◆ **DATA**:
◇ ◇ ◇ ◇ ◇ ◇ ◇

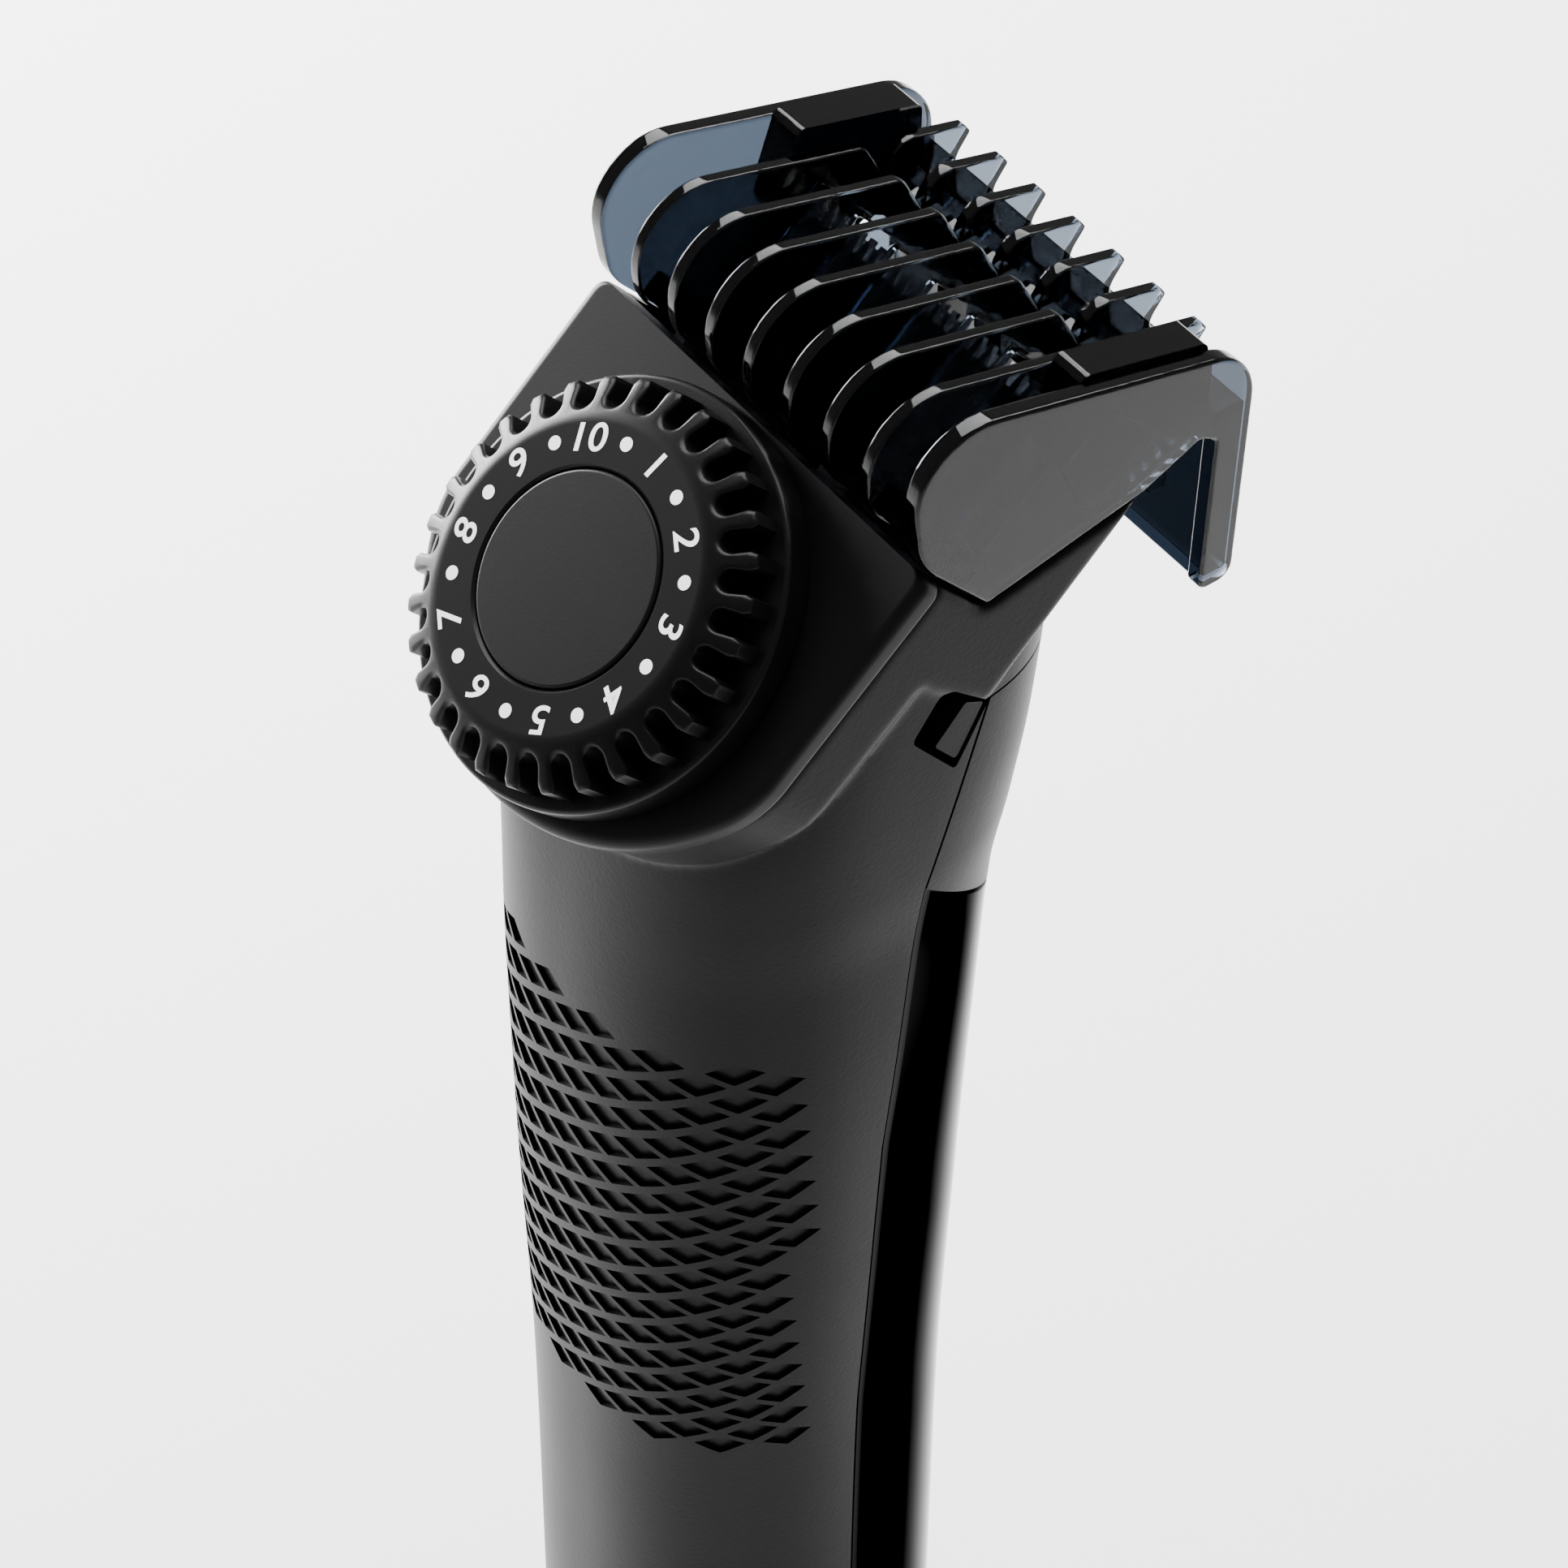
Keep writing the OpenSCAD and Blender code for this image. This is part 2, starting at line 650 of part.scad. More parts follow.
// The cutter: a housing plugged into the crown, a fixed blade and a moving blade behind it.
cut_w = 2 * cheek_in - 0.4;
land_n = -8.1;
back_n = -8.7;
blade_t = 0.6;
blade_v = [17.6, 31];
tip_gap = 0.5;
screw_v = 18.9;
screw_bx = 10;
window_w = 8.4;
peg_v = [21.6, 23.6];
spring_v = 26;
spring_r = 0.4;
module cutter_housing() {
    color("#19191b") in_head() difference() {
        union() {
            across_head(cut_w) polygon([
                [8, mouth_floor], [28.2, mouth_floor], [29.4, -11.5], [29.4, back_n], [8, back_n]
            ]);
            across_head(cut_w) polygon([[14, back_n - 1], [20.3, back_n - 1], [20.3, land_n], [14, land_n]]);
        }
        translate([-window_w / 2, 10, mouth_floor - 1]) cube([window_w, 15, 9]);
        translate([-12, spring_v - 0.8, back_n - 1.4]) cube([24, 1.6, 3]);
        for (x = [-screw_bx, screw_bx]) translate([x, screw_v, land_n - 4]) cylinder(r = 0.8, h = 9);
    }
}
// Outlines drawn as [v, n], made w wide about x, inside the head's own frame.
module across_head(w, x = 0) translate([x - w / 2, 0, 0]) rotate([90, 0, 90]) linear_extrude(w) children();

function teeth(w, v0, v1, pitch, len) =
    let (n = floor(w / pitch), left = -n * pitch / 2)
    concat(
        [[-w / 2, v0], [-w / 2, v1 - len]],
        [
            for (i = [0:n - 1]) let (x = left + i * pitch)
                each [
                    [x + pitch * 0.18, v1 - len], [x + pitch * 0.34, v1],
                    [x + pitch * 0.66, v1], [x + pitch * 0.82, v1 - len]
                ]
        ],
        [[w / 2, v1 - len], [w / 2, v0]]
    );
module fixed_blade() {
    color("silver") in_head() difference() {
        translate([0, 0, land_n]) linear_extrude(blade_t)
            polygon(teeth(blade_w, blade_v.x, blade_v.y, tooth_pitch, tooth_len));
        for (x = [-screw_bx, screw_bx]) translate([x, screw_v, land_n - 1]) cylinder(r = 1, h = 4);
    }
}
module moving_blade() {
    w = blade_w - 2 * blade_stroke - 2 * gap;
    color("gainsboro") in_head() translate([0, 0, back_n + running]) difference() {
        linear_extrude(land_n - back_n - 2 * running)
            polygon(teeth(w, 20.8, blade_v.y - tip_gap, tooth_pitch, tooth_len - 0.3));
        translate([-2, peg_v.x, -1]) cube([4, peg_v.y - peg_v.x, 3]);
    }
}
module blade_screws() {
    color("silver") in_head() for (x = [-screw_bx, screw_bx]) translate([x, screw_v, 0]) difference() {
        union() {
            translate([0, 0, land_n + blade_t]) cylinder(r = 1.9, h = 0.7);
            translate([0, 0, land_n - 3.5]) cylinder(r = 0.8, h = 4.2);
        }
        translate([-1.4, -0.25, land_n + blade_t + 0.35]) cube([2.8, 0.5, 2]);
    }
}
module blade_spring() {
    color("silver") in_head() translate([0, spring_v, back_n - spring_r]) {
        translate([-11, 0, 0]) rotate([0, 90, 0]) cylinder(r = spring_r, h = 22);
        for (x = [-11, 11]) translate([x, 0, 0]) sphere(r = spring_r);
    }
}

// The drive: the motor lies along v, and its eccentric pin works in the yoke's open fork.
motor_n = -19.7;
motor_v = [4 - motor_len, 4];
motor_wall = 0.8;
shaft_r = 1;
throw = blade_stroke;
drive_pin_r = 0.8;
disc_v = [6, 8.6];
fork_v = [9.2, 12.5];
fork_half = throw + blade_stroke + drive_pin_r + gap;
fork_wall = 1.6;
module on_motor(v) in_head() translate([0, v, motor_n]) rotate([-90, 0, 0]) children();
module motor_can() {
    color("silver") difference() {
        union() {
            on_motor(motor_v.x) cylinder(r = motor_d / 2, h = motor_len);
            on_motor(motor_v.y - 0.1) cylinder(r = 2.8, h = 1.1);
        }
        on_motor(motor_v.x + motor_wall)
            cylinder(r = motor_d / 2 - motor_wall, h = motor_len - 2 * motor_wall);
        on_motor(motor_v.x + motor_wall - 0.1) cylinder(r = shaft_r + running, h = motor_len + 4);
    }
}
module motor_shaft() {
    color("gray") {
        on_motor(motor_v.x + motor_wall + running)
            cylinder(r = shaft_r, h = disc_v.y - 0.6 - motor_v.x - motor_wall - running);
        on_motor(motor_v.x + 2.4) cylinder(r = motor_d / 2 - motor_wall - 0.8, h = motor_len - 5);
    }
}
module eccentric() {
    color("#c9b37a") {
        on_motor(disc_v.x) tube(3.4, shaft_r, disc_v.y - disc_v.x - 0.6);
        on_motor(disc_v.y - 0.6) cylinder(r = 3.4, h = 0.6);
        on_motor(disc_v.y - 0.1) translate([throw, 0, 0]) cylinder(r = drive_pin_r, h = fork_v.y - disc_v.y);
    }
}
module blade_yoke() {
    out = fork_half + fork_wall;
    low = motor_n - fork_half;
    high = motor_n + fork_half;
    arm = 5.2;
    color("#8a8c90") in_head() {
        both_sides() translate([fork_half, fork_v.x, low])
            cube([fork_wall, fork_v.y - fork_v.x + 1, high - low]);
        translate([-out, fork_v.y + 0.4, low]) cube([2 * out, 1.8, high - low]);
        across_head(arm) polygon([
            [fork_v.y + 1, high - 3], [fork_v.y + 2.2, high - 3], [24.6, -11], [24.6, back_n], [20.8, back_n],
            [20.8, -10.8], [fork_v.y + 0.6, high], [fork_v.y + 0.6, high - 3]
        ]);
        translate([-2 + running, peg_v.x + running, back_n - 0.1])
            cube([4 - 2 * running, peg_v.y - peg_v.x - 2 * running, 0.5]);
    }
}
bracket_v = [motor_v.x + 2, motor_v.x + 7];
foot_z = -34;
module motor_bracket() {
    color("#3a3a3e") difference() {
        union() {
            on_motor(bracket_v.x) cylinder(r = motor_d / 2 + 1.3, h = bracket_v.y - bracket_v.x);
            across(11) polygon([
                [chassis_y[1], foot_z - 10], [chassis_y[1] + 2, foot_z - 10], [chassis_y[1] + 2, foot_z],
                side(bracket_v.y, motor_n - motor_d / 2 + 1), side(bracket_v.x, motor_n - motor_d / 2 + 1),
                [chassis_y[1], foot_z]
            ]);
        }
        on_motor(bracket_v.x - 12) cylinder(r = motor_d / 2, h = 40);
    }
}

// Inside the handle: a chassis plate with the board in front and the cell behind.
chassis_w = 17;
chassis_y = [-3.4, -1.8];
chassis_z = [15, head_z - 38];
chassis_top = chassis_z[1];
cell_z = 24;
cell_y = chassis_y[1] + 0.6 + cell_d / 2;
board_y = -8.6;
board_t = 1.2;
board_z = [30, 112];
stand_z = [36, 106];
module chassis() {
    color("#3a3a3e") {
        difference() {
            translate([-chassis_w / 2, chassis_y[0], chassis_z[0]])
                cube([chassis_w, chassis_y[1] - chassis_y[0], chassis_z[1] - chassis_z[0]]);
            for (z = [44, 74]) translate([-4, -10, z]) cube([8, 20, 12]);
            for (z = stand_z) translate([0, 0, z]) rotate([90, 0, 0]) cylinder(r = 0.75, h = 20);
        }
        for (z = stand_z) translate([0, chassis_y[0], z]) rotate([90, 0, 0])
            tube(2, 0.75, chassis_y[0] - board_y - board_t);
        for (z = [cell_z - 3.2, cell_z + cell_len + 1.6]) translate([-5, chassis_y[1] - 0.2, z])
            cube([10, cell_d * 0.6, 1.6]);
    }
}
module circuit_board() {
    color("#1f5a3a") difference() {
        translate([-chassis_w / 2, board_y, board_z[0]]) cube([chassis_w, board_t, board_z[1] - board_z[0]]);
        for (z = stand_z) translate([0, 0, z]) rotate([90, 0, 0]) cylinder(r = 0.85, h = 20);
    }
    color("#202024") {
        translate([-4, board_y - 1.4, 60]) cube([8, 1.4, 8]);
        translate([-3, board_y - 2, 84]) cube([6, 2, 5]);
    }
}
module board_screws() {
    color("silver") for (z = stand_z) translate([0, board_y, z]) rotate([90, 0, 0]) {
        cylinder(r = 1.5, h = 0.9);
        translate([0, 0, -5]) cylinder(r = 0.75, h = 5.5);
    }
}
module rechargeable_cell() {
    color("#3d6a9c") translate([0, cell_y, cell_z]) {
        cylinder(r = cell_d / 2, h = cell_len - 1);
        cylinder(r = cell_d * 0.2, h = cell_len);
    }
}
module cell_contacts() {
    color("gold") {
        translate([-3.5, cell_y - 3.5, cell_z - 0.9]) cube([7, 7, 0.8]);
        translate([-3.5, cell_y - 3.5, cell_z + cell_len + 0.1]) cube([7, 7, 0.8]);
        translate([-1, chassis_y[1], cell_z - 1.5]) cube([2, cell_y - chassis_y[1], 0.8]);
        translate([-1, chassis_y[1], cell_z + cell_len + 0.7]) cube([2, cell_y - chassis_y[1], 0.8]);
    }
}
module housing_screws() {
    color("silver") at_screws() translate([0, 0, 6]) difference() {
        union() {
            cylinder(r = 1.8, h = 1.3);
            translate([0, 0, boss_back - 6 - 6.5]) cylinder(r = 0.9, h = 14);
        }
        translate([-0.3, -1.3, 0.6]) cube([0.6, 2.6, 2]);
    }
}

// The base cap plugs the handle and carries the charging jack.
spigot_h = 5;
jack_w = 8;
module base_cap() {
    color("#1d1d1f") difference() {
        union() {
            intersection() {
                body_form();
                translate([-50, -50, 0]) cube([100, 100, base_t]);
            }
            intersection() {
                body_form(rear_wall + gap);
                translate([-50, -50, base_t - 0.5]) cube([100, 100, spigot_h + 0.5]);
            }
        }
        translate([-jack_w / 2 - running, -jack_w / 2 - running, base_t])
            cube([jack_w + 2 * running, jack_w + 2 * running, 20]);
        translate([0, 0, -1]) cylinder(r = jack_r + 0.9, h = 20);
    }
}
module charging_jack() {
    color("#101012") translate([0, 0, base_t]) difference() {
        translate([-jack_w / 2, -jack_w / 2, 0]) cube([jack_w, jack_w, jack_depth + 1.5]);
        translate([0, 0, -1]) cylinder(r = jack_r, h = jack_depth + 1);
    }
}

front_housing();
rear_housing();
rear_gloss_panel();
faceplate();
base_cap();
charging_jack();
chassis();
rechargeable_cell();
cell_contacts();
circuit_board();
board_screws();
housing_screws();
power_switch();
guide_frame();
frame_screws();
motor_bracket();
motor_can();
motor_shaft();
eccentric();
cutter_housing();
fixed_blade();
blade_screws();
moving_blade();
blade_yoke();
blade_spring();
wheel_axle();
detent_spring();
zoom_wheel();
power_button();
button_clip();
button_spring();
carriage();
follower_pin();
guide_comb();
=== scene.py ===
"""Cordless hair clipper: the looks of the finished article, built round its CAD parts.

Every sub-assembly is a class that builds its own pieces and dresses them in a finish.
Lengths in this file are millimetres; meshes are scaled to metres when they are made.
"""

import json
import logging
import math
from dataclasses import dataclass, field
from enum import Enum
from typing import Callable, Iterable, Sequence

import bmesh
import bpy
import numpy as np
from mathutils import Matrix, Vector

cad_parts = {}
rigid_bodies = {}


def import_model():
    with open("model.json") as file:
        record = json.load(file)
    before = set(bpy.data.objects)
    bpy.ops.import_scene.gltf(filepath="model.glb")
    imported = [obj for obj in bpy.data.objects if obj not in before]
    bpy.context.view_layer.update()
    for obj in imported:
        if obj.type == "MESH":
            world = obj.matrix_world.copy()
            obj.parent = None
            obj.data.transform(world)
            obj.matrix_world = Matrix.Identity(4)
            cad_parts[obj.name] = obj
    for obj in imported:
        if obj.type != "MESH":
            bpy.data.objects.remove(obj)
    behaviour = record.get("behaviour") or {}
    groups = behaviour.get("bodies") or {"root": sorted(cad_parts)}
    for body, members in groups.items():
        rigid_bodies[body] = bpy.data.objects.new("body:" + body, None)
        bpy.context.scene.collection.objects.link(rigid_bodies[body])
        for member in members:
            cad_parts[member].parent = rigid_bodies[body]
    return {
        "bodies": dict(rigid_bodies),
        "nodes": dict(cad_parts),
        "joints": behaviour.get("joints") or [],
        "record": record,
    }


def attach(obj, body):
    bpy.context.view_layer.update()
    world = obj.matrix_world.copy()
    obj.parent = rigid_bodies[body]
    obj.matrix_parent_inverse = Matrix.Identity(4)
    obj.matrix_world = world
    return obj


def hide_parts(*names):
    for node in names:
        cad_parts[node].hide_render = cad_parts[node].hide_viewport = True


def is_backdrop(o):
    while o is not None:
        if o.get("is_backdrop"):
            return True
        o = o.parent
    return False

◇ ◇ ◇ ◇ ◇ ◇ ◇

◆ **WRITTEN REQUEST**:
Only a number is wanted: how many lines above include "behaviour"?

◆ **EXPECTED ANSWER**:
3